Si le mariage est sacrement, je pense
que l'unité qu'il forme dans le respect de la différence
des conjoints est plutôt le signe de l'Unité divine dans
la différence des personnes : le sacrement de la Trinité.
La Trinité, modèle de toute relation humaine, est dans
l'intimité à laquelle tout être humain est invité.
C'est le "Don de Dieu"
Dans la situation actuelle, on peut
imaginer diverses formes que pourrait revêtir le sacrement de
mariage.
D'abord, comme pour les autres sacrements,
il devrait non pas être imposé mais proposé aux
couples qui veulent donner un sens plus profond à leur union.
Ensuite, il pourrait être accompli
en plusieurs étapes - comme pour le sacrement de l'ordre -
depuis une simple bénédiction jusqu'à la forme
achevée du sacrement, associé à un engagement
solennel. Un tel engagement n'aurait lieu que pour des couples mûrs,
ayant déjà surmonté des difficultés :
encore une fois c'est l'exemple de fidélité dans la
liberté qui est signe de la fidélité divine.
Comme dit St.Thomas : "Le mariage n'est pas le consentement lui-même,
mais cette communication de vie et de projet inaugurée par
le consentement " (cité par Rey-Mermet page 387)
Quoi qu'il en soit, lorsque la vie
de couple ou la vie de famille devient impossible, infernale, la séparation
est la seule solution.

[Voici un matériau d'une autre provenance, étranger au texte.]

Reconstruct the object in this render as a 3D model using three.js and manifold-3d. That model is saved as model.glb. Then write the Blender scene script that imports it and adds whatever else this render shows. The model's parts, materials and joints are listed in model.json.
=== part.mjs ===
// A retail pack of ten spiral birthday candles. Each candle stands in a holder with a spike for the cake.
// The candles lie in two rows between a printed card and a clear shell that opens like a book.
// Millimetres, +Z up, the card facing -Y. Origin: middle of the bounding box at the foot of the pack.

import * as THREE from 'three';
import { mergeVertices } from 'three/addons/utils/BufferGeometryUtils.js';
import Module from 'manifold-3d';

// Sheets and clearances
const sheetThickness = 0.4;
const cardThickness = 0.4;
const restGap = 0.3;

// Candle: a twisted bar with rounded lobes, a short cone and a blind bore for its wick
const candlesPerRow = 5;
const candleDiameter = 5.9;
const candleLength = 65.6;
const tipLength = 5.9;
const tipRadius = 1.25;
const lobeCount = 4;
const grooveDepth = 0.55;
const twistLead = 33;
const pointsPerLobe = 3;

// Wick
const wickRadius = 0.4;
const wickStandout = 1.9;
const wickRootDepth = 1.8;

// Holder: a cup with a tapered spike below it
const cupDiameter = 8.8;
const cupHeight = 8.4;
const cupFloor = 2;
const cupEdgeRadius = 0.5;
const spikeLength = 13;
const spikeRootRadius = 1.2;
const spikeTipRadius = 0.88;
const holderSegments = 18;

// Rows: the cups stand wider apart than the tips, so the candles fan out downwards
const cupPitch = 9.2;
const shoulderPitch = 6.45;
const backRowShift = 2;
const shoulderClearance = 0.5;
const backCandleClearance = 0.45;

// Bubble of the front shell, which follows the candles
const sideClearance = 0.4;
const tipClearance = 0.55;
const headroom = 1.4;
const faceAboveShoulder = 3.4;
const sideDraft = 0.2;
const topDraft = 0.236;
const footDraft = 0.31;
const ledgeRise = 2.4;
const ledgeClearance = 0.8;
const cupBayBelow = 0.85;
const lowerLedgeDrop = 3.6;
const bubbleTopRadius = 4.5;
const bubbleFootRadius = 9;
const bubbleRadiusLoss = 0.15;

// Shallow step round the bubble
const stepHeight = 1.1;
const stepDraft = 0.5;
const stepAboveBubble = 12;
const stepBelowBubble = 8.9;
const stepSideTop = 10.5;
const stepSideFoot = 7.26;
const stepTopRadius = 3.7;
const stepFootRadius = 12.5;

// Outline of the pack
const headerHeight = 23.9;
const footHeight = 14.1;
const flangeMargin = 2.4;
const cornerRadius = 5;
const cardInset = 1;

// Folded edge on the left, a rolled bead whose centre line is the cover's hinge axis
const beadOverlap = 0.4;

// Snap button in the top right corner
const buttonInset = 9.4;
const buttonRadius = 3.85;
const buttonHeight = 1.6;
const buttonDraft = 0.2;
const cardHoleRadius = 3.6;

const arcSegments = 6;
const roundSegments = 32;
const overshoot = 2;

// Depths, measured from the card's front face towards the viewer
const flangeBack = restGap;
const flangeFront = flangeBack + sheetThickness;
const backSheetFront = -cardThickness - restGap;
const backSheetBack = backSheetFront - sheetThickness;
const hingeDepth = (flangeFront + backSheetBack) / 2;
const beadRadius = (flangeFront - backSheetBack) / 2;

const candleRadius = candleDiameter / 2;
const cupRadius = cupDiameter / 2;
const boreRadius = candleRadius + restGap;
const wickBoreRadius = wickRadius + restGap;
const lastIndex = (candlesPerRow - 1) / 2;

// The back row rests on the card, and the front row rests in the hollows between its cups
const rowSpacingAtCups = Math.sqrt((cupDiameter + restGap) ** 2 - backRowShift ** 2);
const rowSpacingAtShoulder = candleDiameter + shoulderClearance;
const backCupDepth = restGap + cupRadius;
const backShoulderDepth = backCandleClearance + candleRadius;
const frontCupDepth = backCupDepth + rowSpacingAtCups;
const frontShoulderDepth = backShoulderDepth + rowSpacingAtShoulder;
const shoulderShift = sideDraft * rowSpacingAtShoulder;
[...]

Une séparation, dans le respect mutuel
des partenaires, peut conduire chacun à une nouvelle plénitude
et donne parfois naissance à des familles recomposées
épanouies.
Si l'Eglise reconnaît dans le
divorce un mal, un échec, un pêché, pourquoi ne
pas proposer aux conjoints le sacrement de réconciliation ?
Ce sacrement pourrait être lié à un pardon mutuel.

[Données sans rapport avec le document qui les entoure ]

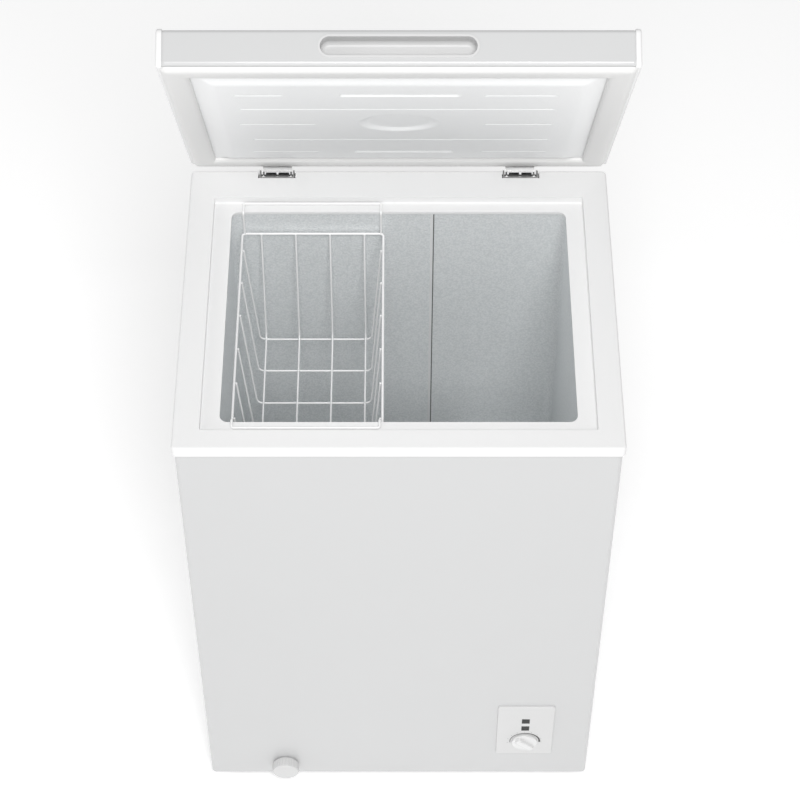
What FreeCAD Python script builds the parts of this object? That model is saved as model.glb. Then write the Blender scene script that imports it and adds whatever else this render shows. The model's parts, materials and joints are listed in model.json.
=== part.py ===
"""Small chest freezer, modelled with its lid open.

The cabinet stands on the XY plane: x runs to the right, the front faces -y and z is up. The origin is
on the floor, under the middle of the cabinet. The lid is modelled closed and then turned about its
hinge pins, so that every piece of it is named by its closed position. All sizes are in millimetres.
"""
import FreeCAD, Part
import math
import os

import Sketcher
from FreeCAD import Placement, Rotation, Vector

doc = FreeCAD.newDocument("ChestFreezer")

# ---------------------------------------------------------------------------------------------------
# Driving sizes
# ---------------------------------------------------------------------------------------------------
SIZES = {
    # cabinet
    "width": 545.0,            # over the top frame
    "depth": 463.0,            # over the top frame
    "body_height": 765.3,      # from the lower edge of the shell to the top of the frame
    "foot_height": 18.0,
    "foot_radius": 21.0,
    "foot_inset": 42.0,        # foot centre from the outside of the shell
    "overhang": 3.0,           # of the top frame past the shell, and so the thickness of its skirt
    "steel": 1.0,              # sheet of the shell, the back panel and the partition
    "shell_corner": 6.0,
    "base_sheet": 1.5,
    # top frame
    "frame_corner": 6.0,
    "frame_edge": 3.0,         # rounding of the upper outer edge
    "frame_skirt": 15.0,
    "frame_wall": 2.6,
    "band_side": 32.5,         # flat band that the lid's gasket closes on
    "band_front": 29.0,
    "band_rear": 49.0,
    "ledge_drop": 10.0,        # ledge that carries the basket, below the band
    "ledge_side": 23.0,
    "ledge_front": 20.1,
    "ledge_rear": 16.9,
    "lip_depth": 4.0,          # lip that covers the upper edge of the tank
    "lip_wall": 2.5,
    "opening_corner": 10.0,
    # tank
    "liner_sheet": 1.0,
    "floor_height": 62.0,      # tank floor above the lower edge of the shell
    "tank_corner": 14.0,
    "step_width": 124.5,       # step over the compressor
    "step_height": 188.0,
    "tube_gap": 7.0,           # room for the tubes between the foam and the sheets
    "seam_offset": 46.4,       # edge of the liner's lap seam, right of the middle
    # compressor compartment
    "bay_width": 130.0,
    "bay_height": 200.0,
    # lid
    "lid_height": 42.5,
    "lid_overhang": 1.0,       # past the frame at the sides
    "lid_overhang_y": 1.5,     # and at the front and the rear
    "lid_gap": 7.0,            # from the frame to the lid's rim
    "lid_sheet": 1.5,
    "lid_corner": 9.0,
    "lid_edge": 5.0,
    "lid_flange": 10.0,        # rim turned in under the lid
    "gasket_inset": 3.0,
    "gasket_width": 33.0,
    "gasket_clearance": 0.3,
    "panel_rise": 7.0,         # how far the inner panel stands out of the rim's plane
    "panel_slope": 26.0,       # width of its sloping border
    "groove_narrow": 1.9,      # radius of the pressed grooves
    "groove_wide": 4.6,
    "dish_depth": 4.0,         # oval dish in the middle of the panel
    "dish_half_x": 50.0,
    "dish_half_y": 41.0,
    "dish_front": 5.0,
    "end_grip": 6.0,           # width of the end mouldings on the lid's front and top
    "end_proud": 1.5,
    "handle_width": 178.0,
    "handle_height": 22.0,
    "handle_level": 23.0,      # middle of the handle recess above the lid's rim
    "handle_depth": 22.0,
    "cup_wall": 1.5,
    "open_angle": 59.0,
    # hinges
    "hinge_offset": 160.0,     # of each hinge from the middle
    "pivot_inset": 0.35,       # pin in front of the frame's rear face
    "pivot_drop": 11.3,        # pin below the top of the frame
    "pin_radius": 3.0,
    "pin_clearance": 0.06,
    "bracket_half": 23.0,
    "bracket_sheet": 2.0,
    "notch_clearance": 1.5,
    "notch_depth": 13.7,
    "notch_height": 28.0,
    # basket
    "basket_width": 185.0,     # between wire centres
    "basket_side_gap": 12.0,   # from the left edge of the opening to the ring's centre
    "basket_wall_gap": 1.3,    # between the ring and the front and rear edges of the opening
    "ring_wire": 1.6,          # radius
    "mesh_wire": 1.25,         # radius
    "ring_drop": 48.0,         # ring below the top of the frame
    "basket_bottom_drop": 224.3,
    "basket_taper": 14.0,
    "basket_end_slope": 28.0,
    "cross_end": 31.85,        # first and last cross wire inside the ring's ends
    "length_spacing": 45.0,
    "hanger_reach": 3.2,       # hanger wire's centre from the edge of the flat band
    "ledge_clearance": 0.3,
    # control panel
    "panel_width": 79.0,
    "panel_height": 124.0,
    "panel_inset": 91.9,       # middle of the panel inside the right side of the cabinet
    "panel_level": 117.5,      # middle of the panel above the lower edge of the shell
    "panel_proud": 2.5,
    "panel_rim": 8.0,
    "knob_level": 89.7,
    "knob_radius": 18.0,
    "shaft_radius": 3.0,
    "lamp_side": 11.0,
    "lamp_level": 133.2,       # middle between the two lamps
    "lamp_spacing": 18.8,
    # drain
    "drain_inset": 107.6,      # drain inside the left side of the cabinet
    "drain_level": 24.4,
    "drain_pipe": 11.0,        # outer radius of the fixed pipe
    "drain_tube": 8.7,         # outer radius of the sliding tube
    "drain_wall": 1.5,
    "condenser_stop": 54.4,    # ends of the condenser's runs in front of the back panel
    "drain_dial": 18.5,        # radius
    "drain_inlet": 78.5,       # tank outlet behind the cabinet's front
    # cooling circuit
    "coil_tube": 3.0,          # radius
    "coil_bend": 16.0,         # condenser's bends at the front corners
    "coil_spacing": 56.0,
    "coil_bottom": 300.0,
    "compressor_radius": 50.0,
    "compressor_height": 140.0,
    "compressor_y": 110.0,
    "cord_bore": 3.5,          # radius of the gland's bore for the power cord
}
COIL_RUNS = 8
DIAL_RIBS = 24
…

Ce serait dans l'esprit de l'évangile (Mathieu 18,35) où
le pardon mutuel conditionne le pardon de Dieu.
Dans le même évangile,
Jésus dit : "Tout pêché, tout blasphème
sera pardonné aux hommes ", hormis le pêché
contre l'Esprit qui n'est pas en cause ici, (Mathieu 12,31).
Un tel pardon offrirait alors aux personnes divorcées remariées
la possibilité de recourir aux autres sacrements, y compris
à l'Eucharistie... et à celui d'un nouveau mariage religieux.